So an interesting debate has broken out among the people we follow on Twitter regarding the importance of web design standards and in particular whether or not site validation is important. For those not familiar with website validation the W3C are its overseers and the idea is to have a published and agreed set of standards for best practice in website design.
The above debate was kicked off after Banjax published a list of student portfolios from the University of Ulster’s Interactive Multimedia Design degree course split into those portfolios that validate and those that don’t. This quickly divided opinion on their motives for doing so, whether the students or the University are at fault and ultimately on the importance of web standards and validation.
Which then (keeping up?) led to a debate about why Google, the behemoth and shining light of the web, choose to ignore standards in design and validation on their homepage at www.google.com
For comparison’s sake the No More Art homepage validates as XHTML 1.0 transitional. Check this link for comfirmation of that.

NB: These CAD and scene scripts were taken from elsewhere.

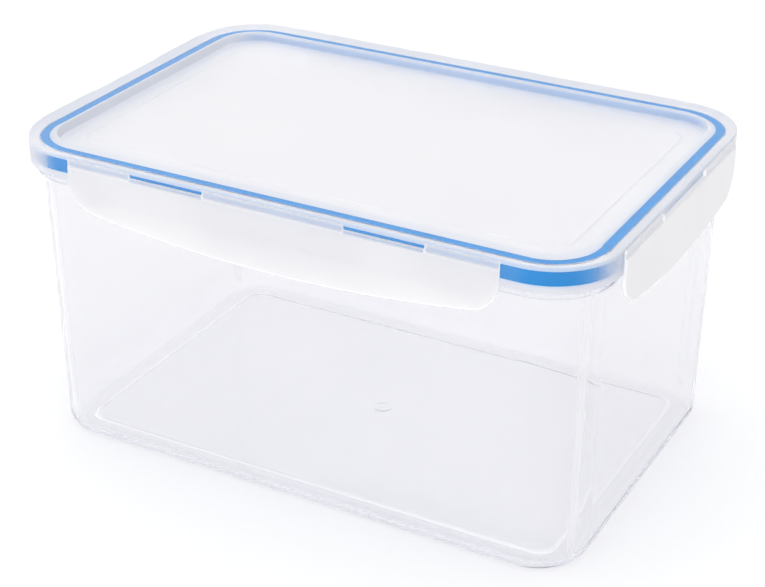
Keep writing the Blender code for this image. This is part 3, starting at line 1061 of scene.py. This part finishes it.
@dataclass
class Studio:
    """White paper, a tent of light that is brightest overhead, and the camera."""

    azimuth: float = math.radians(28.434)
    elevation: float = math.radians(27.420)
    roll: float = math.radians(0.267)
    aim: tuple[float, float, float] = (0.0055, -0.0115, 0.070)
    distance: float = 0.8294
    focal_pixels: float = 1806.6
    floor_size: float = 12.0
    tent_level: float = 0.66
    overhead_gain: float = 0.58
    left_gain: float = 0.36
    front_gain: float = 0.30
    back_loss: float = 0.12
    right_loss: float = 0.08

    def floor(self) -> None:
        """Lays the paper."""
        half = self.floor_size / 2
        mesh = bpy.data.meshes.new("studio_floor")
        corners = [(-half, -half, 0.0), (half, -half, 0.0), (half, half, 0.0), (-half, half, 0.0)]
        mesh.from_pydata(corners, [], [(0, 1, 2, 3)])
        mesh.materials.append(StudioPaper().make())
        floor = bpy.data.objects.new("studio_floor", mesh)
        bpy.context.scene.collection.objects.link(floor)

    def tent(self) -> None:
        """Sets the light all round: brightest overhead, a little brighter in front and on the left."""
        world = bpy.data.worlds.new("studio_tent")
        bpy.context.scene.world = world
        shader = Shader(world)
        direction = shader.output("ShaderNodeTexCoord", name="Generated")
        parts = shader.node("ShaderNodeSeparateXYZ", None, {0: direction})
        x, y, z = (Socket(shader, socket) for socket in parts.outputs)
        overhead = z.step(0.3, 0.95)
        left = 1 - x.step(-0.8, 0.6)
        behind = y.step(0.1, 0.8)
        front = 1 - y.step(-0.8, 0.0)
        right = x.step(0.3, 0.9)
        bright = self.tent_level + self.overhead_gain * overhead + self.left_gain * left
        strength = bright + self.front_gain * front - self.back_loss * behind - self.right_loss * right
        sky = shader.node("ShaderNodeBackground", None, {"Color": (1.0, 1.0, 1.0, 1.0), "Strength": strength})
        shader.node("ShaderNodeOutputWorld", None, {"Surface": sky.outputs[0]})

    def camera(self) -> None:
        """Places the camera by its azimuth, elevation and distance from the point that it looks at."""
        data = bpy.data.cameras.new("photo_view")
        data.sensor_fit = "HORIZONTAL"
        data.sensor_width = SENSOR_WIDTH
        data.lens = self.focal_pixels * SENSOR_WIDTH / IMAGE_WIDTH
        data.clip_start = 0.01
        data.clip_end = 50.0
        camera = bpy.data.objects.new("photo_view", data)
        bpy.context.scene.collection.objects.link(camera)
        flat = math.cos(self.elevation)
        back = Vector((math.sin(self.azimuth) * flat, -math.cos(self.azimuth) * flat, math.sin(self.elevation)))
        right = Vector((math.cos(self.azimuth), math.sin(self.azimuth), 0.0))
        up = back.cross(right)
        tilted_right = right * math.cos(self.roll) + up * math.sin(self.roll)
        tilted_up = up * math.cos(self.roll) - right * math.sin(self.roll)
        turn = Matrix((tilted_right, tilted_up, back)).transposed().to_4x4()
        camera.matrix_world = Matrix.Translation(Vector(self.aim) + back * self.distance) @ turn
        bpy.context.scene.camera = camera

    def light_paths(self) -> None:
        """Lets light cross all the clear walls, and shows the colours as they are."""
        scene = bpy.context.scene
        scene.view_settings.view_transform = "Standard"
        scene.view_settings.look = "None"
        scene.cycles.max_bounces = 22
        scene.cycles.transmission_bounces = 18
        scene.cycles.transparent_max_bounces = 30
        scene.cycles.glossy_bounces = 8


def main() -> None:
    """Builds the box and the studio, and reports each piece."""
    logging.basicConfig(level=logging.INFO, format="%(message)s")
    outline = LidOutline()
    latch_plastic = LATCH_PLASTIC.make()
    pieces = [Tub(outline).build(TUB_PLASTIC.make()), Lid(outline).build(LID_PLASTIC.make()),
              Seal(outline).build(SealRubber().make())]
    pieces += Latches(outline).build(latch_plastic)
    for piece in pieces:
        log.info("%s: %d faces on body %s", piece.name, len(piece.data.polygons), body_of(piece))
    studio = Studio()
    studio.floor()
    studio.tent()
    studio.camera()
    studio.light_paths()


if __name__ == "__main__":
    main()
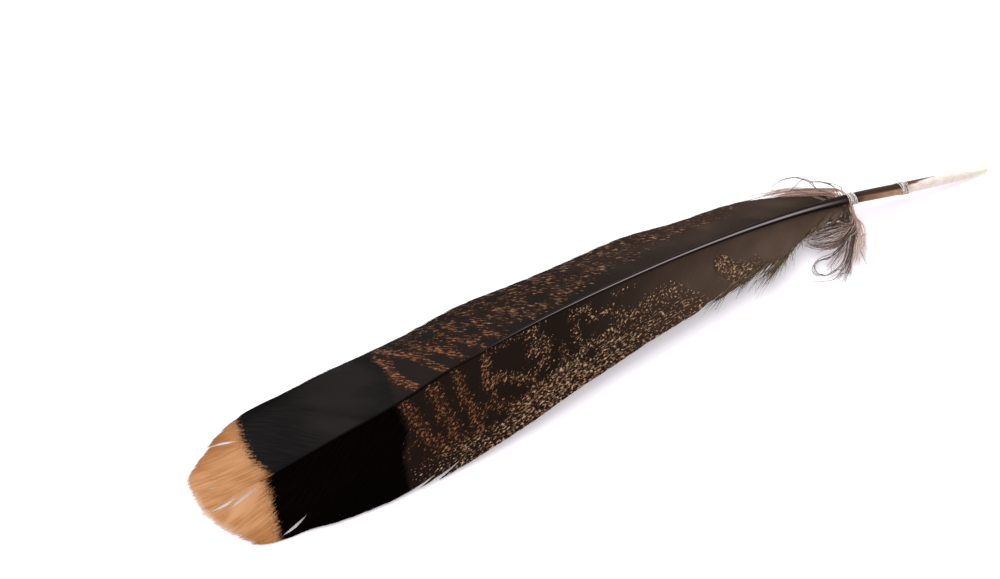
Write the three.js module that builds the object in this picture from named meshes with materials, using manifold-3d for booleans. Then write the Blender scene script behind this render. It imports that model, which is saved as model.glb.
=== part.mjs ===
// A turkey tail feather that lies on a surface with its upper side up, and the two thread
// wraps round its quill. Millimetres, +Z up.
// The feather is laid out with its quill end at x = 0 and its tip at x = LENGTH. +X runs from
// the quill to the tip, and +Y is the near side. The finished group is then moved so that the
// middle of its footprint is at the origin.

import * as THREE from "three";
import { mergeVertices } from "three/addons/utils/BufferGeometryUtils.js";
import Module from "manifold-3d";

// Driving dimensions
const LENGTH = 330; // quill end to tip, in a straight line
const FOOTPRINT_MIDDLE_Y = 3.9; // the plan line through the middle of the feather's width
const VANE_THICKNESS = 0.8;
const LOCK_WIDTH = 8.4; // spacing of the locks along a vane's edge
const LOCK_GROOVE = 0.25; // how deep the surface dips between two locks
const DEEPEST_NOTCH = 0.6; // as a share of the barb's length
const ROWS_PER_LOCK = 3;
const EDGE_SAMPLES = 400;
const STEPS_ALONG_BARB = 5;
const VANE_DROOP_POWER = 1.3; // above 1, a barb leaves the shaft level and then falls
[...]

Meanwhile the Banjax homepage tentatively vaildates as HTML 5 which is massively impressive given that HTML 5 is still considered to be experimental, hence the tentative pass as W3C haven’t decided fully on an operating standard for HTML 5.0. Hats off for even attempting valid HTML 5.0 at this stage fellas. Meet you at the bell curve later on maybe?
And then we come to Google who’s homepage is (outwardly) fairly basic but does not even come close to vaildation with a whopping 60 errors. By the terms of the standards it’s a massive failure and so you have to ask, especially since Google are top notch at everything, for reasons why this is the case. The arguments for HTML vaildation are that the site will appear and function the same across multiple platforms and browsers, be more accessible to disabled users, degrade gracefully in older browsers (not really true) and make for cleaner, faster and smaller files hence speeding up the web. There are other reasons but these are the usual stated ones in our experience.
Yet the only reason we can suppose for Google’s homepage being as it is is that it’s smaller that way in terms of filesize, meaning that it saves them money given that it has possibly the highest traffic on the whole of the web.
A sample equation would be:
Valid Google Homepage (10K) X 1000000000000 users = £100,000,000,000,000,000,000 per year in bandwidth costs.
Invalid Google Homepage (8K) X 1000000000000 users = £80,000,000,000,000,000,000 per year in bandwidth costs. (Daft figures but you get the point.)
Which in turn means that validation only works up to a point, and goes out the window when it threatens to cost extra revenue for very high traffic sites. Which makes a bit of a joke out of vaildation as a whole really when you think about it, as the aim of any good site is traffic and, generally, revenue creation.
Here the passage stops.